Definition of the beneficiaries: For State aid to exist, the beneficiaries of the aid scheme must be defined in a general and abstract manner by the acts on which the EU Commission found the scheme was based. At first sight, the excess profit regime applies to Belgian companies that are part of a multinational group (as regards their cross-border relationships with other group companies). However, the beneficiaries of the scheme, as referred to in the contested decision, cannot be identified on the sole basis of that provision, without further implementing measures.
The existence of a systematic approach: The General Court stated that the EU Commission did not prove that a systematic approach (followed in all of the advance rulings concerned) was taken by the Belgian tax authorities and that the alleged scheme granted the beneficiaries a selective advantage. Notably, the advance rulings examined by the EU Commission were issued in different situations, such as the merger or restructuring of production activities, the construction of new facilities, and the increase of the production capacity of existing facilities or the internalization of supply activities.
Conclusion and outlook
With the current State aid investigations, the EU Commission has created a lack of predictability in tax matters, in particular since these investigations may have a time horizon of up to 10 years in the past.
In addition, the more recent decisions of the EU Commission seem to depart from established CJEU case law and EU State aid law. Although the concepts of “advantage” and “selectivity” are distinct requirements under State aid law, the EU Commission appears to have collapsed both concepts, as it merely examines whether the measures under investigation entailed a “selective advantage” rather than analyzing both requirements separately. Furthermore, in previous State aid investigations, the EU Commission never challenged how a Member State applied its own transfer pricing rules in granting a specific advance pricing agreement.
In all the cases in which the EU Commission decided that illegal State aid was present, the EU Member States concerned (side by side with the taxpayers involved) appealed against the decision before the CJEU. It is now for the CJEU to decide whether the EU Commission’s new way of applying the State aid concept in the field of taxation is consistent with EU Law. In the first of these cases, the General Court decided that the EU Commission erroneously considered that the excess profit regime constituted a State aid scheme.

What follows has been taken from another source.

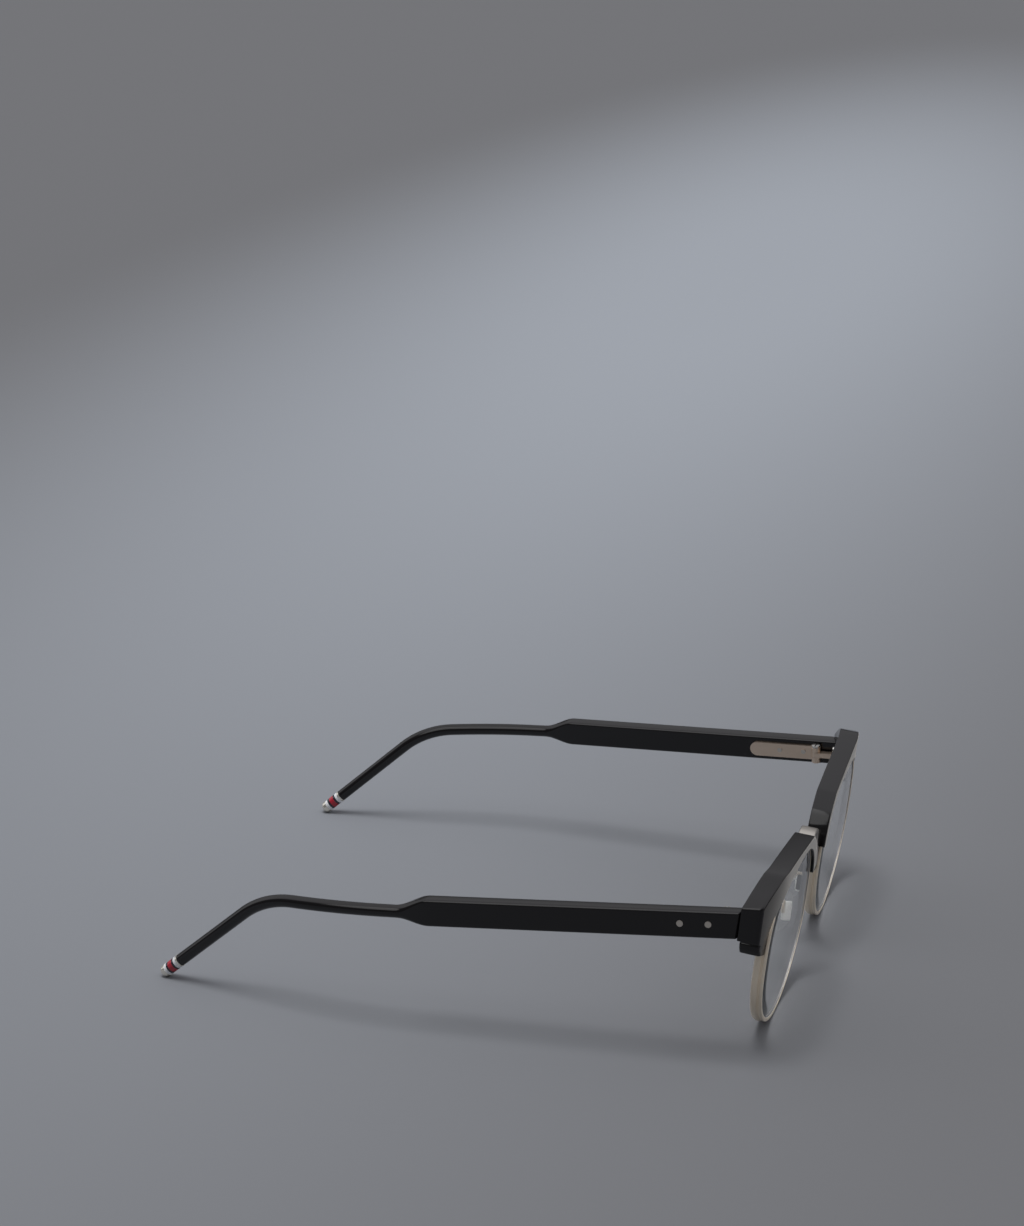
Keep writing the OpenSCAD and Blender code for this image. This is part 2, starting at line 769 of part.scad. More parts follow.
// Last stretch of the arm, down to the cheeks
module arm_end(knee) {
    start = eye_point(knee);
    out = pad_t / 2 + stem_x;
    end = [pad_x + pad_t / 2 + out * cos(pad_turn) * cos(pad_lean), pad_back - out * sin(pad_turn),
        pad_z + out * sin(pad_lean) + 1.2];
    rod(start, end, arm_d);
}

// Screw through the cheeks and the stem
module pad_screw(side) {
    half = stem_w / 2 + cheek_t + seat;
    color("#cfcabd")
    on_side(side) pad_frame() translate([pad_t / 2 + stem_x - 1.2, 0, 0]) {
        bar(-half, half + 0.02, pad_screw_d);
        bar(half + 0.01, half + 0.45, 1.3);
    }
}

// Stem and inner plate of a pad
module pad_core(side) {
    color("#dfe3e4")
    on_side(side) pad_frame() difference() {
        union() {
            translate([pad_t / 2 - 0.2, -stem_w / 2, -0.75]) cube([stem_x - 1, stem_w, 1.5]);
            translate([pad_t / 2 + stem_x - 1.2, 0, 0]) bar(-stem_w / 2, stem_w / 2, 1.5);
            translate([-0.3, -1.5, -2.5]) cube([pad_t / 2 + 0.2, 3, 5]);
        }
        translate([pad_t / 2 + stem_x - 1.2, 0, 0]) bar(-past, past, pad_screw_d + 2 * run_fit);
    }
}

// Clear pad, egg-shaped, with a pocket for its core
module nose_pad(side) {
    edge = 0.5;
    color("#eef2f2", 0.5)
    on_side(side) pad_frame() difference() {
        union() {
            pad_slab(-pad_t / 2 + edge, pad_t / 2 - edge, 0);
            pad_slab(-pad_t / 2, pad_t / 2, edge);
        }
        translate([-0.3 - seat, -1.5 - seat, -2.5 - seat]) cube([pad_t + past, 3 + 2 * seat, 5 + 2 * seat]);
    }
}

// Slice of the pad's egg-shaped outline from x0 to x1, drawn in by edge
module pad_slab(x0, x1, edge) {
    translate([x0, 0, 0]) rotate([90, 0, 90]) linear_extrude(x1 - x0)
        polygon([for (a = [0:10:350])
            [(pad_w / 2 - edge) * cos(a) * (1 - 0.14 * sin(a)), (pad_h / 2 - edge) * sin(a)]]);
}

rim(RIGHT);  // rim_right
rim(LEFT);  // rim_left
bridge();
brow(RIGHT);  // brow_right
brow(LEFT);  // brow_left
lens(RIGHT);  // lens_right
lens(LEFT);  // lens_left
rim_lock(RIGHT);  // rim_lock_right
rim_lock(LEFT);  // rim_lock_left
rim_screw(RIGHT);  // rim_screw_right
rim_screw(LEFT);  // rim_screw_left
front_hinge(RIGHT);  // front_hinge_right
front_hinge(LEFT);  // front_hinge_left
end_screws(RIGHT);  // end_screws_right
end_screws(LEFT);  // end_screws_left
pad_arm(RIGHT);  // pad_arm_right
pad_arm(LEFT);  // pad_arm_left
pad_screw(RIGHT);  // pad_screw_right
pad_screw(LEFT);  // pad_screw_left
pad_core(RIGHT);  // pad_core_right
pad_core(LEFT);  // pad_core_left
nose_pad(RIGHT);  // nose_pad_right
nose_pad(LEFT);  // nose_pad_left
temple(RIGHT);  // temple_right
temple(LEFT);  // temple_left
temple_core(RIGHT);  // temple_core_right
temple_core(LEFT);  // temple_core_left
temple_hinge(RIGHT);  // temple_hinge_right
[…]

Given that the Court did not address the EU Commission’s new theory of selectivity relating to tax rulings, this judgement has unfortunately limited predictive value for the other pending State aid cases which are not about aid schemes in general but about aid granted to individual taxpayers. The EU Commission may appeal against the decision within two months of the notification of the decision by the General Court. However, even if the EU Commission accepts the judgement, the EU Commission may still continue investigating individual cases where the excess profit regime has been applied. Therefore, the legal uncertainty surrounding the EU Commission’s State aid investigations will continue to exist for quite a while.